* TASK REQUIREMENTS *
Would you extract the whole listing below and retype it exactly?

Structured object records
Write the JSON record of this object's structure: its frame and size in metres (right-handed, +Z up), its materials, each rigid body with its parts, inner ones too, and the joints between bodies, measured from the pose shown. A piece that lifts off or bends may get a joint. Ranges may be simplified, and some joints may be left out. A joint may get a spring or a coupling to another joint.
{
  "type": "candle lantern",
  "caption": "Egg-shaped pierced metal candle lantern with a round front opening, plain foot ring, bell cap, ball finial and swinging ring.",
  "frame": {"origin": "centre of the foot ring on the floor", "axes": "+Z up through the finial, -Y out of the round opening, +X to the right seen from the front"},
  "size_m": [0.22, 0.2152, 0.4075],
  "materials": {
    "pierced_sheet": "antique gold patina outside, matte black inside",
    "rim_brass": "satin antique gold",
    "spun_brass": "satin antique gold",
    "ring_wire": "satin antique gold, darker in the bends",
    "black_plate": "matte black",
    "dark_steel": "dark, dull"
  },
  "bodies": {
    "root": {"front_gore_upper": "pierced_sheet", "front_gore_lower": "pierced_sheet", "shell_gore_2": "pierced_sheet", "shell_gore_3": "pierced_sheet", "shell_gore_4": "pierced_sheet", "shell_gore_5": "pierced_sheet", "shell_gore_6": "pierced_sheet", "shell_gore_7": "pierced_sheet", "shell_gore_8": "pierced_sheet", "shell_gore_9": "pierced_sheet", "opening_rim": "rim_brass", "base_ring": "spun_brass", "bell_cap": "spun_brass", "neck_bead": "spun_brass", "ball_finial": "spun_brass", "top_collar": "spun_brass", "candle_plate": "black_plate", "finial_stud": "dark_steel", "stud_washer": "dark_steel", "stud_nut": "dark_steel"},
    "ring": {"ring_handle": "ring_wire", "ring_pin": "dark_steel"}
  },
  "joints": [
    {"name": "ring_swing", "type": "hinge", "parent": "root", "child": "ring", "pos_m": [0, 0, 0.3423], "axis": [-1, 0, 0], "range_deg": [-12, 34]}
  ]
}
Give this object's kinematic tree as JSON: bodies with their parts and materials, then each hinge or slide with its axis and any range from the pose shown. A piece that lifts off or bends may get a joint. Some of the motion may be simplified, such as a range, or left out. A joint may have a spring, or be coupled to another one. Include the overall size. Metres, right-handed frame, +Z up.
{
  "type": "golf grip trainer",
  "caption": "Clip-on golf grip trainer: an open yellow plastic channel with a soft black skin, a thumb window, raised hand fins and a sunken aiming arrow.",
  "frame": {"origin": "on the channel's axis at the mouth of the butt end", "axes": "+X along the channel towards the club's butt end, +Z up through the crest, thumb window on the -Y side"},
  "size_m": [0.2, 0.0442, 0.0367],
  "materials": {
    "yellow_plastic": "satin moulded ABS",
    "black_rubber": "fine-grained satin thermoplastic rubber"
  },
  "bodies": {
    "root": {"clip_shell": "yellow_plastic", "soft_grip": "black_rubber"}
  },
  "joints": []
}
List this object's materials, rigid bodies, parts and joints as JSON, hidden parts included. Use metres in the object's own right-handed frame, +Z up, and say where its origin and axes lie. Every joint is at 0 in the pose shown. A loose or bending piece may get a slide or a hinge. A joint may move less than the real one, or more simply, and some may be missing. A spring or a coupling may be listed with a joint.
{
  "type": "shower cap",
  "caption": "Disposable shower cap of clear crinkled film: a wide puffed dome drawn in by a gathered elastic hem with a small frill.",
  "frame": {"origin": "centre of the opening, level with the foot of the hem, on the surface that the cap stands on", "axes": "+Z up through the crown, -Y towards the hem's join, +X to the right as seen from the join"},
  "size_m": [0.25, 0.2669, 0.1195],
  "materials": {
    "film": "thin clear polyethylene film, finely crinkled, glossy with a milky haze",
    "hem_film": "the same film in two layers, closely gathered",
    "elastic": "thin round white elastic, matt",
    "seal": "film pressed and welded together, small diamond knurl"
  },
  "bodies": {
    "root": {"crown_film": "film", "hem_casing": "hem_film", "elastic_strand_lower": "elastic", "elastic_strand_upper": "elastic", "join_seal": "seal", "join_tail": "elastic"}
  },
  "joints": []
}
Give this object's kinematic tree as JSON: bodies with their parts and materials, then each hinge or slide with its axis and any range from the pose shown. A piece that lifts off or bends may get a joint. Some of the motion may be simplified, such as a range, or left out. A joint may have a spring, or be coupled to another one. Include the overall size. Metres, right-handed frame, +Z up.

* COMPLETED EXERCISE *
Write the JSON record of this object's structure: its frame and size in metres (right-handed, +Z up), its materials, each rigid body with its parts, inner ones too, and the joints between bodies, measured from the pose shown. A piece that lifts off or bends may get a joint. Ranges may be simplified, and some joints may be left out. A joint may get a spring or a coupling to another joint.
{
  "type": "candle lantern",
  "caption": "Egg-shaped pierced metal candle lantern with a round front opening, plain foot ring, bell cap, ball finial and swinging ring.",
  "frame": {"origin": "centre of the foot ring on the floor", "axes": "+Z up through the finial, -Y out of the round opening, +X to the right seen from the front"},
  "size_m": [0.22, 0.2152, 0.4075],
  "materials": {
    "pierced_sheet": "antique gold patina outside, matte black inside",
    "rim_brass": "satin antique gold",
    "spun_brass": "satin antique gold",
    "ring_wire": "satin antique gold, darker in the bends",
    "black_plate": "matte black",
    "dark_steel": "dark, dull"
  },
  "bodies": {
    "root": {"front_gore_upper": "pierced_sheet", "front_gore_lower": "pierced_sheet", "shell_gore_2": "pierced_sheet", "shell_gore_3": "pierced_sheet", "shell_gore_4": "pierced_sheet", "shell_gore_5": "pierced_sheet", "shell_gore_6": "pierced_sheet", "shell_gore_7": "pierced_sheet", "shell_gore_8": "pierced_sheet", "shell_gore_9": "pierced_sheet", "opening_rim": "rim_brass", "base_ring": "spun_brass", "bell_cap": "spun_brass", "neck_bead": "spun_brass", "ball_finial": "spun_brass", "top_collar": "spun_brass", "candle_plate": "black_plate", "finial_stud": "dark_steel", "stud_washer": "dark_steel", "stud_nut": "dark_steel"},
    "ring": {"ring_handle": "ring_wire", "ring_pin": "dark_steel"}
  },
  "joints": [
    {"name": "ring_swing", "type": "hinge", "parent": "root", "child": "ring", "pos_m": [0, 0, 0.3423], "axis": [-1, 0, 0], "range_deg": [-12, 34]}
  ]
}
Give this object's kinematic tree as JSON: bodies with their parts and materials, then each hinge or slide with its axis and any range from the pose shown. A piece that lifts off or bends may get a joint. Some of the motion may be simplified, such as a range, or left out. A joint may have a spring, or be coupled to another one. Include the overall size. Metres, right-handed frame, +Z up.
{
  "type": "golf grip trainer",
  "caption": "Clip-on golf grip trainer: an open yellow plastic channel with a soft black skin, a thumb window, raised hand fins and a sunken aiming arrow.",
  "frame": {"origin": "on the channel's axis at the mouth of the butt end", "axes": "+X along the channel towards the club's butt end, +Z up through the crest, thumb window on the -Y side"},
  "size_m": [0.2, 0.0442, 0.0367],
  "materials": {
    "yellow_plastic": "satin moulded ABS",
    "black_rubber": "fine-grained satin thermoplastic rubber"
  },
  "bodies": {
    "root": {"clip_shell": "yellow_plastic", "soft_grip": "black_rubber"}
  },
  "joints": []
}
List this object's materials, rigid bodies, parts and joints as JSON, hidden parts included. Use metres in the object's own right-handed frame, +Z up, and say where its origin and axes lie. Every joint is at 0 in the pose shown. A loose or bending piece may get a slide or a hinge. A joint may move less than the real one, or more simply, and some may be missing. A spring or a coupling may be listed with a joint.
{
  "type": "shower cap",
  "caption": "Disposable shower cap of clear crinkled film: a wide puffed dome drawn in by a gathered elastic hem with a small frill.",
  "frame": {"origin": "centre of the opening, level with the foot of the hem, on the surface that the cap stands on", "axes": "+Z up through the crown, -Y towards the hem's join, +X to the right as seen from the join"},
  "size_m": [0.25, 0.2669, 0.1195],
  "materials": {
    "film": "thin clear polyethylene film, finely crinkled, glossy with a milky haze",
    "hem_film": "the same film in two layers, closely gathered",
    "elastic": "thin round white elastic, matt",
    "seal": "film pressed and welded together, small diamond knurl"
  },
  "bodies": {
    "root": {"crown_film": "film", "hem_casing": "hem_film", "elastic_strand_lower": "elastic", "elastic_strand_upper": "elastic", "join_seal": "seal", "join_tail": "elastic"}
  },
  "joints": []
}
Give this object's kinematic tree as JSON: bodies with their parts and materials, then each hinge or slide with its axis and any range from the pose shown. A piece that lifts off or bends may get a joint. Some of the motion may be simplified, such as a range, or left out. A joint may have a spring, or be coupled to another one. Include the overall size. Metres, right-handed frame, +Z up.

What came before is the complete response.